The three remaining bays are identical in elevation. At street level all the original detailing has been removed, except for the large curved pediments above each entry. The first and second floors are linked by giant order Corinthian pilasters which support a highly moulded frieze and cornice. The central pilasters of each bay have a pediment, which rises above the cornice. On the top floor the line of the large lower pilasters is continued by smaller paired pilasters. The bays of the building at parapet level are divided by pedestals supporting urns. Each bay has a central semi-circular pediment containing the date A.D. 1888 in raised lettering, and is topped by a small finial which completes a striking silhouette.

== Heritage listing ==
The Queensland Country Life Building facade was listed on the Queensland Heritage Register on 21 October 1992 having satisfied the following criteria.

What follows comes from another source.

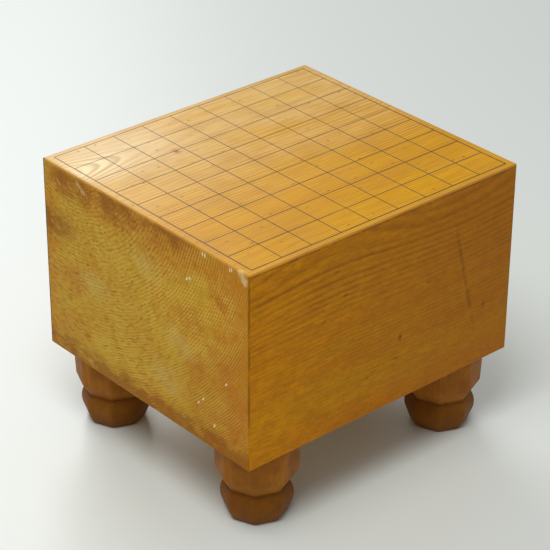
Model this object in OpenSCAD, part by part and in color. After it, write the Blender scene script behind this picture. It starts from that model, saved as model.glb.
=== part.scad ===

The place is important in demonstrating the evolution or pattern of Queensland's history.

The facade of the former Queensland Country Life Building dates from 1888 to 1889, and together with the Customs House opposite, is one of the few structures which provide evidence of the official entrance to the former Port of Brisbane.
As a remnant of a commercial warehouse, the facade provides important evidence of the development of the Town Reach area as an important commercial warehousing district.

The place is important in demonstrating the principal characteristics of a particular class of cultural places.

It survives as an example of the work of architect Richard Gailey, whose firm was responsible for many of the ornamental boom-era commercial buildings of the 1880s, which defined Brisbane's image as a late-Victorian city until well into the middle of the 20th century.

The place is important because of its aesthetic significance.

The facade makes a strong contribution to the streetscape as an important element near the intersection of Queen and Wharf Street, and as a complement in scale and style to the Customs House opposite.